Column[ 読みもの ]
日本のワインのこれからを考える 2019
2019年04月12日
はじまりは甘味ブドウ酒
それまでワインを飲む習慣がなかった国で、はじめてワインがつくられて、国内で販売されると、ほとんどの場合、売れません。その国で伝統的に飲まれてきたお酒とは(ビールにしても日本酒にしても)味わいが大きく異なるため、渋いとか酸っぱいとか言われて、消費者に受けないのです。そのため、まずは初心者にも女性にも好まれるような、「薄くて甘い」甘味ブドウ酒がつくられるようになります。

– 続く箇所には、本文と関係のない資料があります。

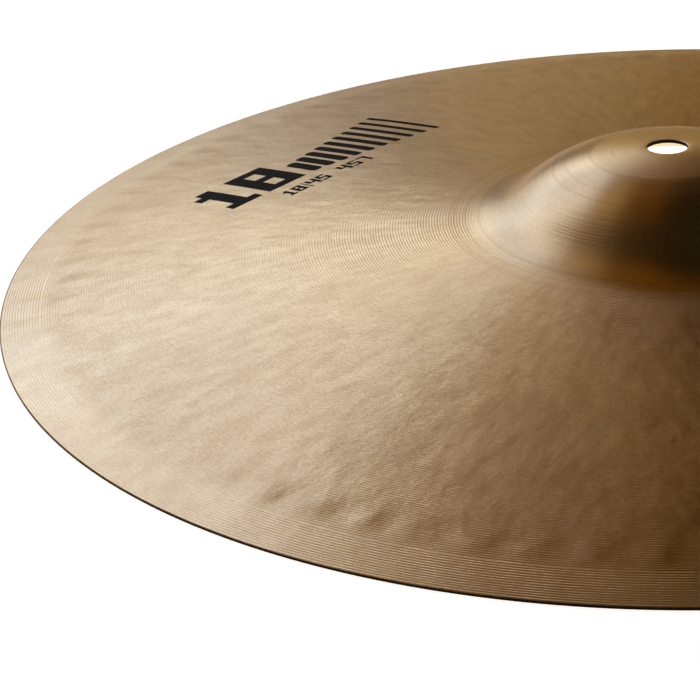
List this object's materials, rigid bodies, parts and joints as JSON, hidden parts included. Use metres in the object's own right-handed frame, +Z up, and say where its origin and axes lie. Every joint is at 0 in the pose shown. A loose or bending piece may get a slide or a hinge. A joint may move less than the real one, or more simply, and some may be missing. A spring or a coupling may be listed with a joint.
{
  "type": "crash cymbal",
  "caption": "Thin round crash cymbal of lathed and hammered bronze, with a raised bell, a centre hole for a stand's rod and a bow that falls to a thin edge.",
  "frame": {"origin": "middle of the circle on which the edge rests, level with the lowest point of the edge", "axes": "+Z up along the axis of the disc, out through the top of the bell; +X and +Y are any two square directions in the plane of the edge"},
  "size_m": [0.4572, 0.4572, 0.0399],
  "materials": {
    "bronze": "lathed in fine rings, hammered, satin",
    "ink": "matte screen-printed ink"
  },
  "bodies": {
    "root": {"cymbal": "bronze"}
  },
  "joints": []
}
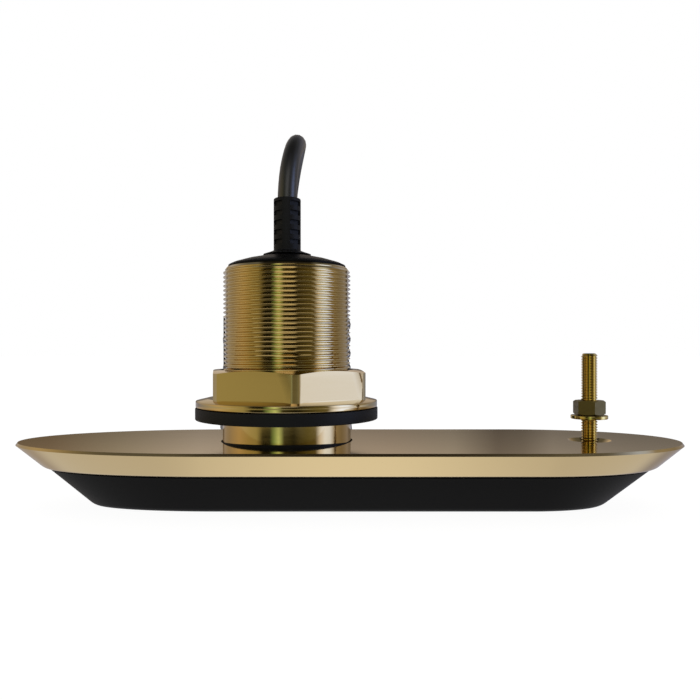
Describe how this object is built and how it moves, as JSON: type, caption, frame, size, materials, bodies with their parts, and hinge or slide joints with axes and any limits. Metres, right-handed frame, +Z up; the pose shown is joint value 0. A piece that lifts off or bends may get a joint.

いまでは世界を代表するワイン産地になっているカリフォルニアやニュージーランドなどでも、最初は甘味ブドウ酒の生産から「ワインの大衆化」」がスタートしました。そして消費者が「飲みやすい」甘味ブドウ酒によってワインという名の飲みものに親しんでから、少しずつ「本格ワイン」への導入がはじまるのです。カリフォルニアもニュージーランドも1970年代からブドウ栽培とワイン生産の改革がおこなわれ、今日の繁栄へと繋がっていくのですが、それまでは30年以上も甘味ブドウ酒の天下が続きました。
日本で「本格ワイン」の消費量が「甘味ブドウ酒」の消費量を超えたのは、1970年代のなかば、とされています。「ワインといえば赤玉ポートワイン」という時代が半世紀以上も続いた後、ようやく初心者向けのイミテーションワインの味に飽きた消費者の関心が、本物のワインへと向かうのです。